The current around the bend prevented me for fishing in the main channel, but using some of the smaller characins as cut bait in the slightly deeper water to the side, I received a solid whack on my rod and was ecstatic when I saw a pike cichlid on the end of my line! These voracious predators are high on my bucket list of fish to catch, and their diversity is incredible.

I believe this species is Crenicichla anthurus, species #120.

Just a couple minutes later, I was fishing the same setup and connected to a noticeably stronger fish—I had hoped for a new species, but as the fish came up in the muddy water, I realized it was another C. anthurus, albeit larger. Not what I had hoped, but welcome nonetheless.

In the meantime, I captured another Bryconamericus species fishing worms under a float, this time what I am fairly certain is B. brevirostris, making it #121. 

On a different location on the river, I caught some tiny brycons that I am positive will be impossible to identify.

The group also encountered ammonite fossils along the exposed limestone slabs on the banks of the river.

In the tannin-stained creeks from formed from waterfalls, I encountered another fish I have previously caught: Piabucina elongata. Plentiful and aggressive, I kept some for bait.

The last night before the team's departure to high camp, far away from the water, I spent some time soaking larger chunks of cutbait in the night in hopes of something larger.

In the light of my headlamp, I saw the rod tip twitch, then stay still. I carefully lifted the rod, and placed my fingers on the line. I felt some movement, so I set the hook and a battle ensued on my light gear. The fish was strong and used the current to its advantage, but I wasted no time in getting it to shore.

It was a brycon of some sort, but which species? A little research online revealed it to be Brycon coxeyi, species #122.

A heavy set of dental gear

I waited it out for a bit longer, but besides the ever-present Cetopsis plumbea, nothing else decided to show up.

It was off to high camp for field work. Suffice it to say, no fishing was done here. Below you can find an image of our only drinking water source for several days. 

After not showering for 4 days at high camp, I was glad to get back to the lodge to clean up but also to get some fishing in. 

Soaking worms on the bottom resulted in a Leporinus friderici, species #123. Of this identification I am rather uncertain. 

After that fish, I returned to the lodge to clean myself up.

Necessary hygienic activities aside, I returned to the river while everybody was catching up on some much-needed rest.
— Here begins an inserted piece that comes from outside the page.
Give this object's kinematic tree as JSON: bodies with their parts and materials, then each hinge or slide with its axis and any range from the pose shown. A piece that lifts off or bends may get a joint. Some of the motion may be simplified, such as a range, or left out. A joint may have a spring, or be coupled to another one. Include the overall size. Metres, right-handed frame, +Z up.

I spotted some fish in a ditch by the path, and broke out the tanago hooks. I found Nile tilapia, an unwanted invasive that probably was the result of fish farm escapees. Nonetheless, a new species, this one #124.

Returning to my spot on the river, I caught another L. friderici, this one smaller but with clearer markings. I sent this guy out on a big circle hook, and received a screaming run. When I set the hook, I felt nothing but reeled in the tattered remains of this fishes head.

The next fish's hit almost sent my rod into the water, but I grabbed it just in time. After a hard fight, I brought in another anostomid. This one's identity remains a mystery to this day. The possibility remains that this is a large L. friderici, as the larger of the previous two specimens has slightly faded spots. If you look really carefully, you can see the markings where those spots would be. What is confusing is that exactly where the last black spot should be on the caudal peduncle is instead a definitively light marking. Still, because this fish remains unidentified, I will not count it as a new species until a verdict is come to.

The last night I was able to fish, although matters were complicated by a torrential rainstorm. The river rose about four feet, right into the underbrush.

Nonetheless, I was determined to stick it out in hopes of something new. I sent out worms in the dark, and was met with eager strikes, as expected, from catfish, which has hunting mechanisms not deterred by muddy, high water.

Only this time, the catfish looked different, much more like the bullheads back home. The species-specific identification of this fish is unknown, but I am confident it is of the Rhamdia genus. That makes it species #125.

The next catfish also wasn't a whale catfish, and it was different than the previous. I am calling this Rhamdia sp. and species #126. The differences between the previous catfish and the one below are as follows:
- Head shape; the first is more convex and the second is longer and flatter
- Body proportions; the first is far more elongate and its head is proportionally smaller
- Whisker proportions; the first's maxillary barbels reach past the base of its pectoral fin, while the second's maxillary barbels reach past the base of its dorsal fin
- The first exhibits a dark band across the posterior edge of its caudal fin, the second exhibits no such marking
- The second exhibits spotting, while the first is uniform in color

Based on these differences, I am confident in calling this a separate species, especially considering the taxonomy on south american siluriformes, especially this region, remains spotty at best.

I had set out a fish trap with bread, and captured a different Bryconamericus species. But since I didn't capture this with hook and line, it doesn't count on my list.

After the first two catfish, all the rest were Cetopsis. The one directly below looked slightly different, but since pigmentation is highly variable I am assuming for now all the whale catfish were Cetopsis plumbea.

That would conclude my fishing in Ecuador. 9 new species were caught, possibly more although at the moment I'm not sure. Aside from fish, a host of other flora and fauna were encountered, but that will be a separate post as the biodiversity of this region is unparalleled.